EM DIREÇÃO A UMA HIBRIDIZAÇÃO

O discurso ocidental possui então a sua própria imagem e seu processo típico de representar o outro. Toni Morrison em seu Playing in the dark (1993), investiga na literatura ocidental, especialmente norte-americana, a representação do que ela chama de africanismo, ou seja, “a escuridão denotativa e conotativa que passarão a significar os Africanos” (MORRISON, 1993, p.27). Esse desvelar crítico representacional, nos permite questionar, de um lado, a identidade americana, e de outro, também o homem branco enquanto fundamentalmente distinto da mulher e do negro.
Assim, do ponto de vista da literatura, das normas e possibilidades dos discursos, a crítica pós-colonial permitiria, não somente revisar o cânon ocidental, mas também produzir uma melhor compreensão dele. Não se trata então de negar o que o ocidente produziu, mas de o reler com um novo olhar, mais desconfiado e crítico.
A construção da identidade num ambiente pós-colonial passa pela análise da mobilidade dos indivíduos no processo de globalização, a qual não somente redefiniria os modos de vida e consumo, mas, em consequência, igualmente a possibilidade e limites do discurso. Essa intensa mobilidade faz de todos nós espécies de “emigrantes”. Isso já havia sido sublinhado por Marx e Engels no “Manifesto do Partido Comunista”:
E isso tanto na produção material quanto na intelectual. Os produtos intelectuais de cada nação tornam-se patrimônio comum. A unilateralidade e a estreiteza nacionais tornam-se cada vez mais impossíveis e das numerosas literaturas nacionais e locais forma-se uma literatura mundial. (MARX; ENGELS, 2001, p. 49)

A colonização provocou o deslocamento de populações, o contato entre diferentes culturas, relações assimétricas de poder, cujo efeito seria uma primeira forma de hibridização identitária.
Segundo Homi K. Bhabha (1989, 1998), não existiria pertencimento que seja necessário e eterno e a figura do imigrante representa uma situação significante para uma minoria que resiste a totalização. A hibridização, segundo ele, constituiria um lugar de negociação política, construção simbólica e construção do sentido, que não somente desloca os termos da negociação, mas permite inaugurar uma interação ou um dialogismo entre os extremos dominante e dominado (BHABHA, 2007, p. 168). Isso favorece o nascimento de uma sociedade multicultural.
Paul Ricoeur (1985) assinala o aspecto temporal da identidade quando elabora o conceito de identidade narrativa, a qual absorve a mudança e a mutabilidade na coesão de uma vida.
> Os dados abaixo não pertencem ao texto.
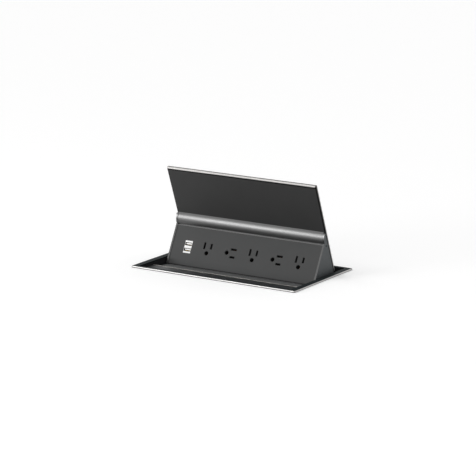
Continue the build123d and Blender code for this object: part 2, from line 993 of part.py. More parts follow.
def save_sockets():
    half = blade_spacing / 2
    indexes = range(outlet_count)
    for index in indexes:
        save(f"receptacle_{index + 1}", make_receptacle(index), shut=True)
    hot = [blade_contact(index, half, hot_slot) for index in indexes]
    neutral = [blade_contact(index, -half, neutral_slot) for index in indexes]
    save("hot_contacts", group(hot), shut=True)
    save("neutral_contacts", group(neutral), shut=True)
    save("ground_contacts", group(ground_contact(index) for index in indexes), shut=True)
    save("usb_insert", make_usb_insert(), shut=True)
    save("usb_shells", make_usb_shells(), shut=True)
    save("usb_tongues", make_usb_tongues(), shut=True)
    save("usb_board", make_usb_board(), shut=True)
    save("terminal_block", make_terminal_block(), shut=True)
    save("terminal_screws", make_terminal_screws(), shut=True)


os.makedirs("parts", exist_ok=True)
save_housing()
save_flip()
save_sockets()
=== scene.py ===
"""Desk power unit, opened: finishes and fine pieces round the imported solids, and the studio.

Metres, +Z up, -Y towards the user. The origin is the centre of the desk cut-out, level with the
top of the desk.
"""
from __future__ import annotations

import logging
import math
from dataclasses import dataclass, field, replace
from enum import Enum
from typing import Any, Callable, Iterable, Optional, Sequence

import bmesh
import bpy
from mathutils import Matrix, Vector

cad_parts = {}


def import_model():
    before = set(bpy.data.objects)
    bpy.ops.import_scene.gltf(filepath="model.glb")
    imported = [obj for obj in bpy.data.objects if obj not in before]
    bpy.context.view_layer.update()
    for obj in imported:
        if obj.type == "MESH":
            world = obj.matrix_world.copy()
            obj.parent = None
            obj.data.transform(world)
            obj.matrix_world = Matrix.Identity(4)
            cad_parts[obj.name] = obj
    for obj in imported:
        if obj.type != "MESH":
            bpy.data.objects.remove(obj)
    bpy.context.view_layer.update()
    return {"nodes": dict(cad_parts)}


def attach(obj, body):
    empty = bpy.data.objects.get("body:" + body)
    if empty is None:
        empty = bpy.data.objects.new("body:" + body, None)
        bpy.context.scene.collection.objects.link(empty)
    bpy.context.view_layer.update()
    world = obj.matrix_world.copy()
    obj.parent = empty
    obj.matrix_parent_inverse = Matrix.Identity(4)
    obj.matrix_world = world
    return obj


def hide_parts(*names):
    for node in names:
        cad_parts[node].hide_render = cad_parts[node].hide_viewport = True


log = logging.getLogger("desk_power_unit")

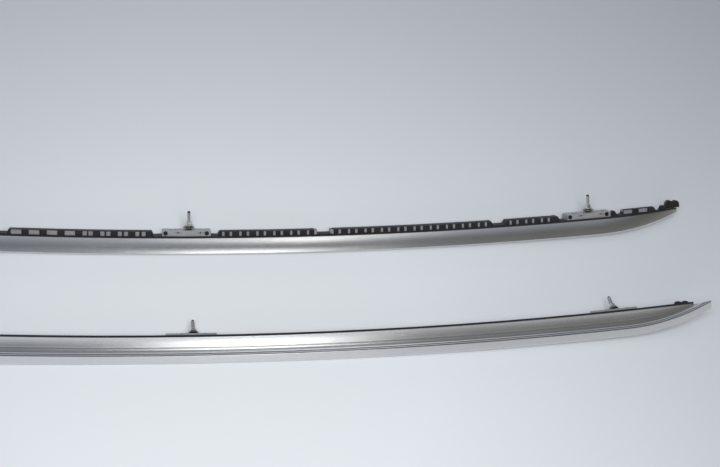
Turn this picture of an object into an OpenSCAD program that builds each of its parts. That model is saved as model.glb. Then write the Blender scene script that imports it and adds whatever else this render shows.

Isso se aplicaria tanto à comunidade, como ao indivíduo. Assim compreendida, a identidade não é uma etiqueta colada. O sujeito participa ativamente da narração de sua própria vida e torna-se também leitor da história dessa vida. A identidade se faz e se desfaz. Para Stuart Hall (2006), a identidade é uma história efetiva sobre as diversas posições que ocupamos em nossa vida. Ela mistura os diferentes papéis e é sempre escrita em conexão com a diferença. A globalização em sua hibridização com o local fez surgir o “glocal” e acelerou a imigração, a mestiçagem, o multiculturalismo e a multilinguagem. Esse fato tornou a questão da identidade um problema complexo. O fenômeno da colonização favoreceu brutalmente o perturbado equilíbrio identitário das sociedades pré-coloniais em uma tal dimensão que o retorno às raízes se torna impossível se feito de forma autêntica. Entretanto, permanecer em um estado totalmente líquido, sem nenhuma referência identitária não parece ser algo desejável. Então torna-se premente a questão de como reconstruir uma identidade no acontecimento pós-colonial.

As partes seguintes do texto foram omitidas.